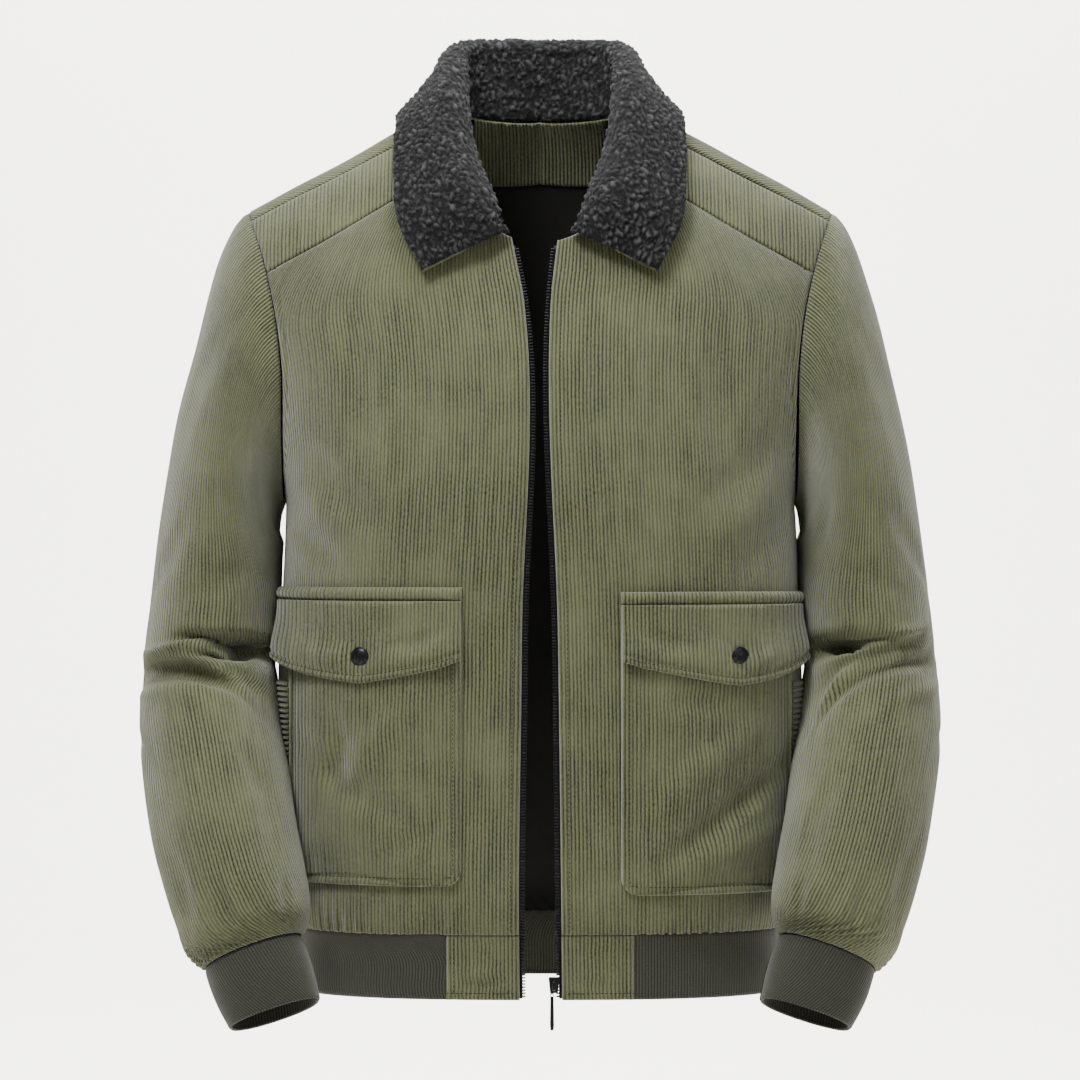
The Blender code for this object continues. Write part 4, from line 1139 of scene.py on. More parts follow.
@dataclass
class Sewn:
    """A piece of cloth on its way from a plain form to a dressed mesh.

    Attributes:
        name: name of the piece, the same as its node's.
        points: rows by columns by 3, in millimetres.
        flip: whether columns cross rows points inwards.
        closed: whether the last column repeats the first.
        uv: rows by columns by 2, in metres along the cloth.
        normals: outward directions of the plain form.
    """

    name: str
    points: Array
    flip: bool = False
    closed: bool = False
    uv: Array = field(init=False)
    normals: Array = field(init=False)

    @classmethod
    def of(cls, part: str, side: Side, points: Array, closed: bool = False) -> Sewn:
        """Piece of one side, whose grid runs the other way round on the right."""
        return cls(f"{part}_{side.label}", points, side is Side.RIGHT, closed)

    def __post_init__(self) -> None:
        """Keep the plain form's outward directions and its lengths along the cloth."""
        sign = -1.0 if self.flip else 1.0
        self.normals = grid_normals(self.points, self.closed) * sign
        self.uv = np.stack([run_lengths(self.points, 1), run_lengths(self.points, 0)], axis=-1) * MM

    def move(self, distance: Array | float) -> None:
        """Move the cloth along its own outward directions."""
        distance = np.broadcast_to(np.asarray(distance, float), self.points.shape[:2])
        self.points = self.points + self.normals * distance[..., None]

    def turn_edges(self, depth: float, width: float, sides: str) -> None:
        """Roll edges inwards, as cloth turned into a seam.

        Args:
            depth: how far in the edge itself goes.
            width: how far from the edge the roll starts, in millimetres.
            sides: letters of the edges: f and l for the first and last row, s and e for columns.
        """
        rows, columns = run_lengths(self.points, 0), run_lengths(self.points, 1)
        distances = {"f": rows, "l": rows[-1:] - rows, "s": columns, "e": columns[:, -1:] - columns}
        nearest = np.full(self.points.shape[:2], 1e9)
        for letter in sides:
            nearest = np.minimum(nearest, distances[letter])
        share = 1 - np.clip(nearest / width, 0, 1)
        self.move(-depth * share ** 2)

    def dress(self, materials: Sequence[bpy.types.Material], wall: float, slot: str,
              held: str, rests_on: Sequence[str], values: Array | None = None) -> None:
        """Args:
            materials: one material, or the outer and the inner one.
            wall: thickness in millimetres.
            slot: the record's material slot; not used.
            held: how the sheet is held; not used.
            rests_on: the pieces it is sewn to or lies on; not used.
            values: the attribute "curl".
        """
        piece = cloth_grid(self.name + "_cloth", self.points, self.uv, materials, self.closed,
                           self.flip, values)
        give_wall(piece, wall, len(materials) - 1)
        declare(piece, self.name)


@dataclass
class StitchBook:
    """Rows of machine stitches, each a short rounded thread lying on the cloth."""

    pitch: float = 3.6
    length: float = 2.5
    radius: float = 0.32
    raised: float = 0.3        # middle of the thread over the cloth, as a share of its radius
    look_ahead: float = 0.8    # millimetres to the point that gives a stitch its direction
    shape: bmesh.types.BMesh = field(default_factory=bmesh.new)
    count: int = 0

    def row(self, points: Array, normals: Array) -> None:
        """Add stitches along a line.

        Args:
            points: the line's points in millimetres.
            normals: outward directions there.
        """
        steps = np.linalg.norm(np.diff(points, axis=0), axis=1)
        run = np.concatenate([[0.0], np.cumsum(steps)])
        for place in np.arange(self.pitch / 2, run[-1], self.pitch):
            spot, ahead, out = (np.array([np.interp(at, run, source[:, axis]) for axis in range(3)])
                for at, source in ((place, points), (min(place + self.look_ahead, run[-1]), points),
                                   (place, normals)))
            along = ahead - spot
            if np.linalg.norm(along) < TINY:
                continue
            along, out = unit(along), unit(out)
            side = np.cross(out, along)
            turn = Matrix([[*row] for row in np.stack([along, side, out], axis=1)]).to_4x4()
            size = Matrix.Diagonal((self.length / 2, self.radius, self.radius, 1.0))
            place_at = Matrix.Translation(Vector(spot + out * self.radius * self.raised) * MM)
            bmesh.ops.create_uvsphere(self.shape, u_segments=6, v_segments=4, radius=MM,
                matrix=place_at @ turn @ size @ Matrix.Rotation(math.pi / 2, 4, "Y"))
            self.count += 1

    def finish(self, finishes: Finishes) -> bpy.types.Object:
        """Make the one piece that holds all rows."""
        piece = finish_mesh(self.shape, "stitching", [finishes.get(Finish.THREAD)])
        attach(piece, "jacket")
        LOG.info("stitching: %d stitches", self.count)
        return piece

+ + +

> _DIRECTIVE_: Return a word-for-word copy of the lines from the beginning of the listing to the line holding "a dressed mesh.", both kept.

> _ANSWER TO THE TASK_:
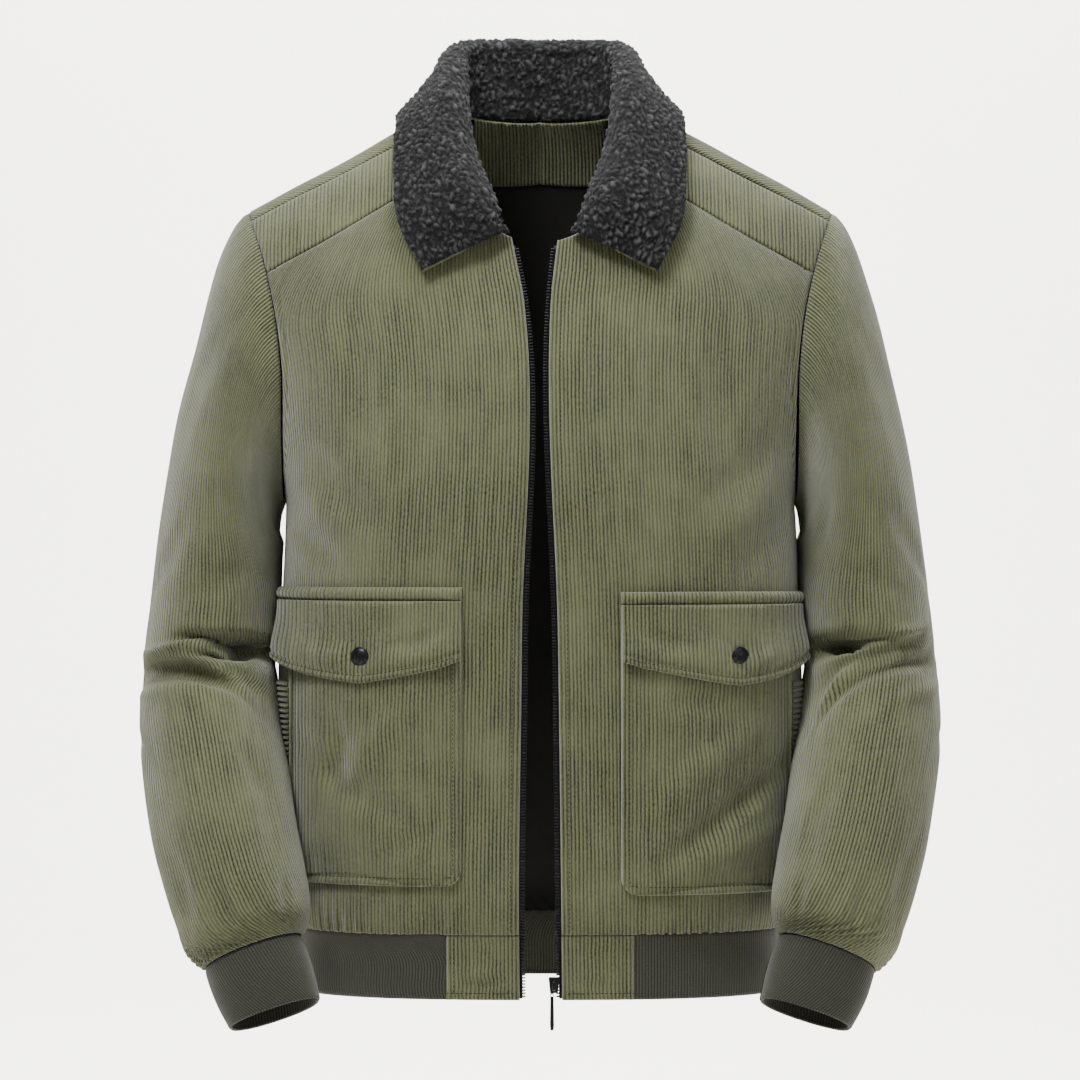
The Blender code for this object continues. Write part 4, from line 1139 of scene.py on. More parts follow.
@dataclass
class Sewn:
    """A piece of cloth on its way from a plain form to a dressed mesh.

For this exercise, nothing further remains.